Scripts that build objects:

— BEGIN —

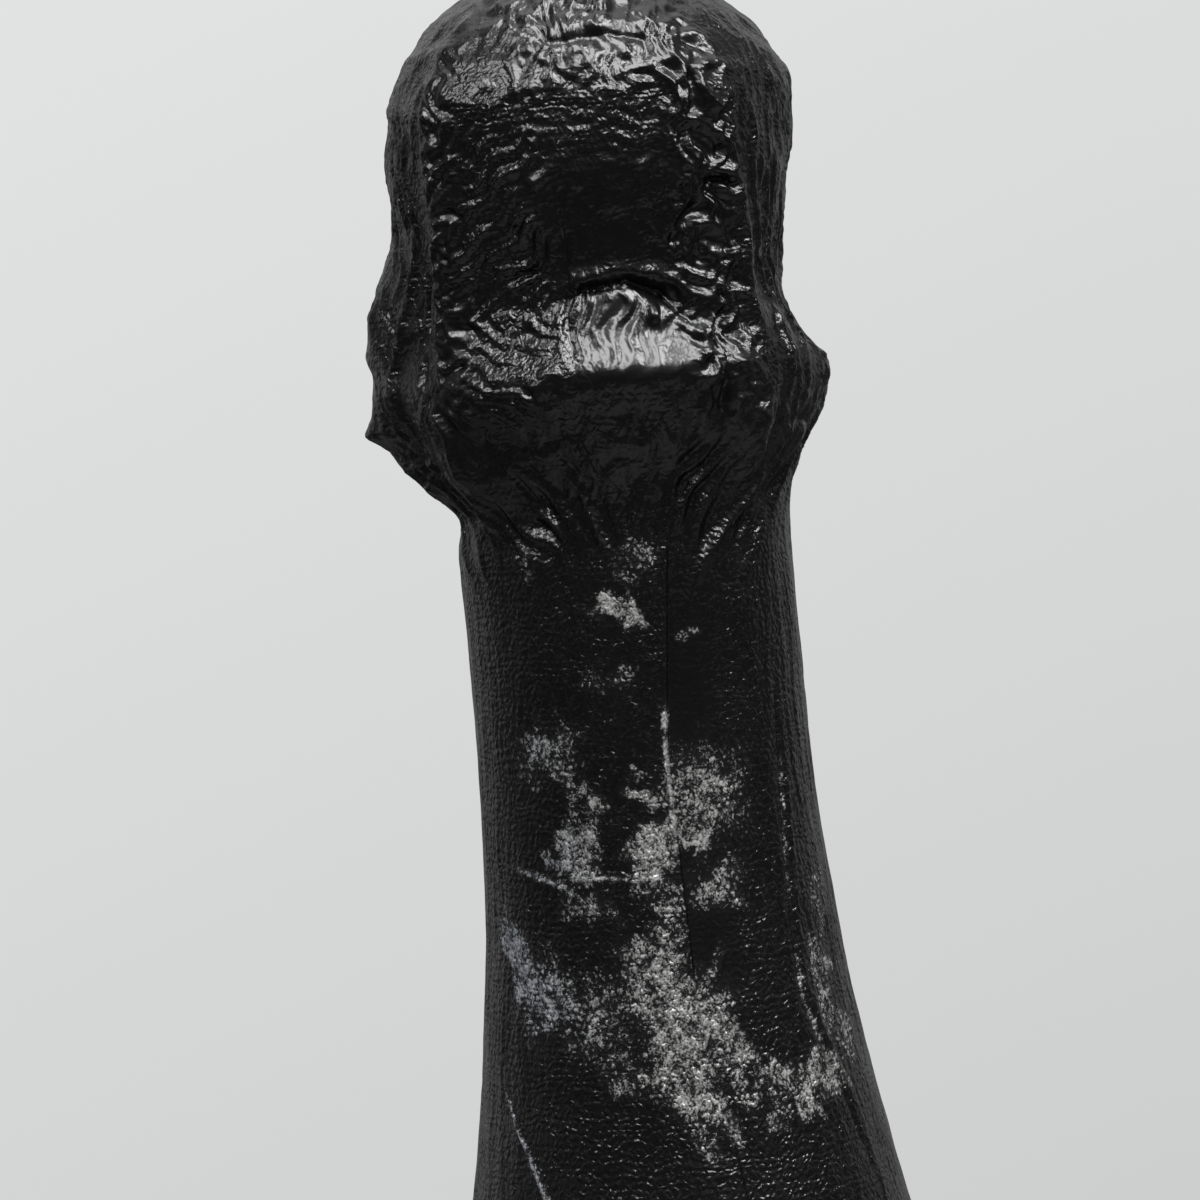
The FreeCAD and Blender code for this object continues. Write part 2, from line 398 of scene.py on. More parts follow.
class Tree:
    """A node tree being wired."""

    def __init__(self, owner: Any) -> None:
        """Empties an owner's node tree.

        Args:
            owner: A material or a world.
        """
        owner.use_nodes = True
        self.tree = owner.node_tree
        self.tree.nodes.clear()

    def node(self, kind: str, settings: dict[str, Any], inputs: dict[Any, Any]) -> Any:
        """Adds a node.

        Args:
            kind: The node's type.
            settings: Its own settings, made first.
            inputs: Values or links of its sockets, by name or number.

        Returns:
            The node.
        """
        made = self.tree.nodes.new(kind)
        for key, value in settings.items():
            setattr(made, key, value)
        for key, value in inputs.items():
            if isinstance(value, Shade):
                value = value.socket
            if isinstance(value, bpy.types.NodeSocket):
                self.tree.links.new(value, made.inputs[key])
            else:
                made.inputs[key].default_value = value
        return made

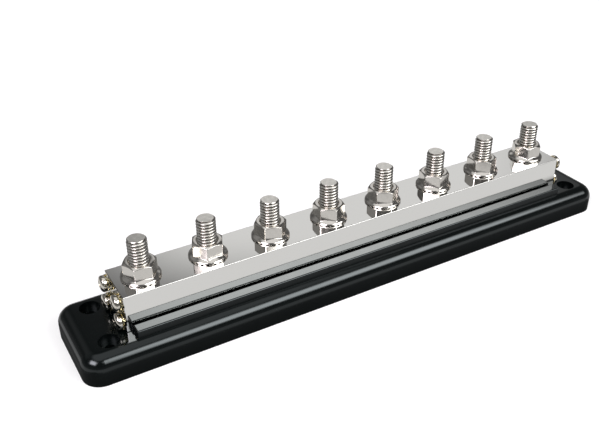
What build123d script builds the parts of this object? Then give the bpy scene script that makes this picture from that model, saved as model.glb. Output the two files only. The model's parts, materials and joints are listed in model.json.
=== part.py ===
from build123d import *
from math import cos, pi, radians, sin, sqrt, tan
import os

# Heavy bus bar: one solid metal bar on a moulded insulating base, with a row of studs and
# flange nuts along its top and four small screws on each end face.
# The origin is the middle of the base's underside, +X runs along the bar and +Z is up.
# All sizes are in millimetres.

# Studs, 3/8 inch, screwed into the bar from above
stud_count = 8
stud_spacing = 33.65
stud_radius = 9.525 / 2
stud_height = 20.5
stud_engagement = 15.0
stud_tip_chamfer = 0.75
stud_hole_spare = 1.0
thread_clearance = 0.05

# Plated metal bar
bar_end_margin = 13.2
bar_width = 25.4
bar_height = 19.05
bar_edge_radius = 0.4
bar_end_chamfer = 0.25

# Moulded base plate
base_end_margin = 24.3
base_height = 14.4
base_edge_radius = 6.9
base_corner_extra = 2.5

# Rails moulded along both long sides of the bar
rail_gap = 0.95
rail_width = 6.1
rail_height = 4.05
rail_edge_radius = 0.9
rail_end_radius = 0.5
rail_end_setback = 2.6
rail_root = 3.0
base_shelf = 6.15

# Ribbed hollow under the base
base_wall = 4.0
deck_thickness = 3.6
rib_thickness = 2.4
rib_count = 9

# Mounting holes in the base, each with a seat for the screw head
mount_end_distance = 9.3
mount_spacing_y = 28.0
mount_hole_radius = 2.7
mount_seat_radius = 5.0
mount_seat_depth = 4.4
mount_boss_wall = 2.4

# Flange nuts, 9/16 inch across the flats, and how far each one is turned
nut_sides = 6
nut_across_flats = 14.29
nut_height = 8.6
nut_face_margin = 0.4
nut_crown_angle = 30.0
nut_mouth_chamfer = 0.6
flange_overhang = 2.38
flange_rim = 1.1
flange_rise = 2.3
nut_turns = (53.5, 5.5, 45.0, 28.0, 32.0, 15.0, 26.0, 56.5)

# Pan head terminal screws on the bar's end faces, size 8
end_screw_side_margin = 4.2
end_screw_radius = 4.166 / 2
end_screw_bite = 8.6
end_screw_head_radius = 4.0
end_screw_head_height = 2.9
end_recess_span = 4.4
end_recess_depth = 1.7
end_screw_turns = (12.0, 57.0, 33.0, 80.0)
end_hole_spare = 2.4

# Toothed lock washers under the terminal screws, as high as their twisted teeth stand
washer_thickness = 1.6
washer_bore_clearance = 0.2
washer_ring_width = 1.15
washer_tip_radius = 4.2
washer_tooth_width = 1.7
washer_tooth_count = 8
washer_tooth_root = 0.2
washer_base_clearance = 0.125

# Pan head screws that hold the bar from under the base, size 10
fixing_count = 3
fixing_studs_apart = 3
fixing_radius = 4.826 / 2
fixing_bite = 6.5
fixing_head_radius = 4.7
fixing_head_height = 3.3
fixing_recess_span = 5.0
fixing_recess_depth = 1.9
fixing_turn = 20.0
fixing_seat_clearance = 0.6
fixing_seat_depth = 5.0
fixing_hole_clearance = 0.3
fixing_hole_spare = 1.2
fixing_boss_wall = 2.7

# Shape shared by the pan heads: straight rim, flat crown and the blades of the cross recess
head_rim_share = 0.5
head_crown_share = 0.7
recess_blade_width = 1.15

# Lengths, heights and places worked out from the sizes above
bar_length = stud_spacing * (stud_count - 1) + 2 * bar_end_margin
bar_top = base_height + bar_height
bar_middle = base_height + bar_height / 2
rail_inner = bar_width / 2 + rail_gap
rail_outer = rail_inner + rail_width
rail_top = base_height + rail_height
rail_length = bar_length - 2 * rail_end_setback
base_length = bar_length + 2 * base_end_margin
base_width = 2 * (rail_outer + base_shelf)
base_corner_radius = base_edge_radius + base_corner_extra
mount_spacing_x = bar_length + 2 * mount_end_distance
stud_stations = [(index - (stud_count - 1) / 2) * stud_spacing for index in range(stud_count)]
nut_bore_radius = stud_radius + thread_clearance
nut_corner_radius = nut_across_flats / 2 / cos(pi / nut_sides)
flange_radius = nut_across_flats / 2 + flange_overhang
washer_bore_radius = end_screw_radius + washer_bore_clearance
washer_ring_radius = washer_bore_radius + washer_ring_width
washer_tooth_length = sqrt(washer_tip_radius**2 - (washer_tooth_width / 2) ** 2) - washer_ring_radius
end_screw_length = washer_thickness + end_screw_bite
end_screw_spacing_y = bar_width - 2 * end_screw_side_margin
end_screw_spacing_z = bar_height - 2 * (washer_tip_radius + washer_base_clearance)
fixing_length = base_height - fixing_seat_depth + fixing_bite
fixing_spacing = fixing_studs_apart * stud_spacing
fixing_stations = [(index - (fixing_count - 1) / 2) * fixing_spacing for index in range(fixing_count)]
end_faces = {
    "left": Plane(origin=(-bar_length / 2, 0, bar_middle), x_dir=(0, -1, 0), z_dir=(-1, 0, 0)),
    "right": Plane(origin=(bar_length / 2, 0, bar_middle), x_dir=(0, 1, 0), z_dir=(1, 0, 0)),
}


def seat_at(face, across, up, rise, turn):
    """A plane parallel to a face, standing off it by rise and turned about its own normal."""
    direction = face.x_dir * cos(radians(turn)) + face.y_dir * sin(radians(turn))
    return Plane(face.from_local_coords((across, up, rise)), x_dir=direction, z_dir=face.z_dir)


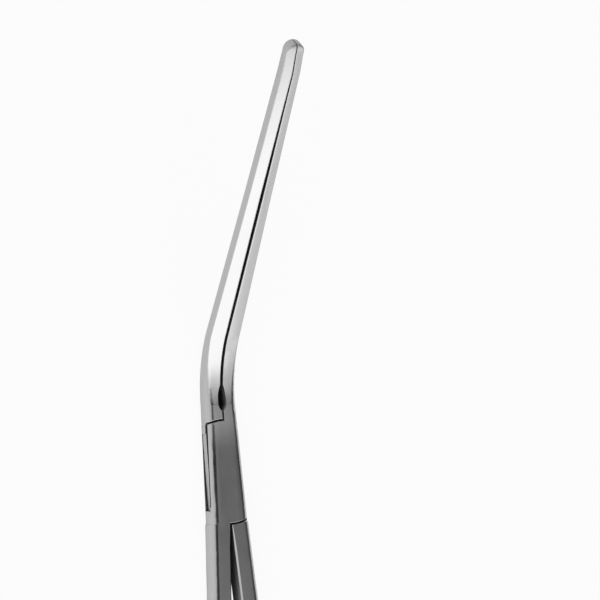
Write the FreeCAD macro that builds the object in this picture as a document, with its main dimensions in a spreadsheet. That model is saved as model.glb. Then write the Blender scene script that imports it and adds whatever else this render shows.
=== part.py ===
import FreeCAD, Part
import Sketcher
import math
import os

# Bulldog clamp with a box lock and ring handles, in stainless steel.
# Millimetres. The pivot axis is Z and the clamp lies flat on z = 0, under the pivot.
# The jaws point along +Y and lean up towards +Z, and the finger rings lie along -Y.
# Two halves cross in the lock. The female half has the right jaw, the two cheeks and
# the left shank. The male half has the left jaw, the tongue and the right shank.

# Driving sizes

SIZES = [
    # The lock: a flat block with rounded sides, a little wider below
    ("thickness", 2.4),
    ("lock_width_top", 4.5),
    ("lock_width_bottom", 5.5),
    ("round_width", 1.05),
    ("round_depth", 1.1),
    ("shoulder_radius", 6.4),
    ("shoulder_gap", 0.26),
    ("seam_gap", 0.24),
    # The tongue inside the lock, and the pin that it turns on
    ("tongue_radius", 5.4),
    ("tongue_width", 4.5),
    ("tongue_thickness", 1.0),
    ("tongue_end_gap", 0.06),
    ("tongue_side_gap", 0.14),
    ("pin_diameter", 2.2),
    ("pin_running_gap", 0.05),
    # The teardrop relief between the jaws, just above the lock
    ("relief_width", 1.15),
    ("relief_foot", 7.6),
    ("relief_belly", 8.8),
    ("relief_top", 10.9),
    ("relief_foot_radius", 1.38),
    ("relief_top_radius", 4.6),
    # The bend that carries the jaws up out of the plane of the handles
    ("bend_angle", 33.8),
    ("bend_corner", 13.3),
    ("bend_radius", 16.0),
    ("crown_start", 0.012),
    ("crown_flatness", 2.5),
    # The jaws, measured from the corner of the bend to the tips
    ("jaw_length", 47.2),
    ("jaw_heel_width", 2.1),
    ("jaw_middle_width", 1.64),
    ("jaw_tip_width", 1.3),
    ("jaw_heel_height", 1.95),
    ("jaw_tip_height", 2.0),
    ("jaw_heel_side_share", 0.58),
    ("jaw_tip_side_share", 0.45),
    ("jaw_heel_round", 0.1),
    ("jaw_tip_round", 0.22),
    ("jaw_heel_gap", 0.42),
    ("jaw_middle_gap", 0.46),
    ("jaw_tip_gap", 0.14),
    # The rounded end of a jaw: its front slopes a little, then the section draws in
    ("tip_slope_run", 2.6),
    ("nose_height", 1.65),
    ("nose_end_share", 0.75),
    ("nose_round_share", 0.4),
    ("nose_side_share", 0.6),
    # The gripping strip: one serrated rail that lies between two
    ("tooth_pitch", 0.6),
    ("tooth_depth", 0.2),
    ("tooth_land", 0.024),
    ("tooth_overcut", 0.02),
    ("strip_height", 1.3),
    ("strip_heel_margin", 4.0),
    ("strip_tip_margin", 1.6),
    ("groove_height", 0.6),
    ("rail_reach", 0.34),
    ("rail_side_gap", 0.08),
    ("rail_end_gap", 0.15),
    # The shanks
    ("shank_width", 2.75),
    ("shank_bevel", 0.2),
    ("bevel_run", 3.2),
    # The ratchet arms
    ("arm_place", 47.0),
    ("arm_breadth", 3.8),
    ("arm_thickness", 0.95),
    ("arm_tip_gap", 0.4),
    ("catch_pitch", 0.8),
    ("catch_rise", 0.56),
    ("catch_height", 0.4),
    ("catch_margin", 0.15),
    # The oval finger rings
    ("ring_place", 65.2),
    ("ring_offset", 14.3),
    ("ring_width_inside", 18.4),
    ("ring_length_inside", 21.6),
    ("ring_wall", 2.8),
    ("ring_thickness", 2.6),
    ("ring_crown", 0.42),
    ("ring_end_radius", 9.2),
    ("join_angle", 25.0),
    ("web_angle", 62.0),
    ("web_thickness", 1.9),
    ("web_radius", 7.0),
    ("web_reach", 3.5),
    # How far a cutting outline passes the face that it leaves by
    ("cut_margin", 0.6),
]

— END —

WORK TO BE COMPLETED:
Exact duplication is required for the lines above, from the line that contains "What build123d script" to the line that contains "# All sizes are in millimetres.", inclusive; omit all others.

WRITTEN REPLY:
What build123d script builds the parts of this object? Then give the bpy scene script that makes this picture from that model, saved as model.glb. Output the two files only. The model's parts, materials and joints are listed in model.json.
=== part.py ===
from build123d import *
from math import cos, pi, radians, sin, sqrt, tan
import os

# Heavy bus bar: one solid metal bar on a moulded insulating base, with a row of studs and
# flange nuts along its top and four small screws on each end face.
# The origin is the middle of the base's underside, +X runs along the bar and +Z is up.
# All sizes are in millimetres.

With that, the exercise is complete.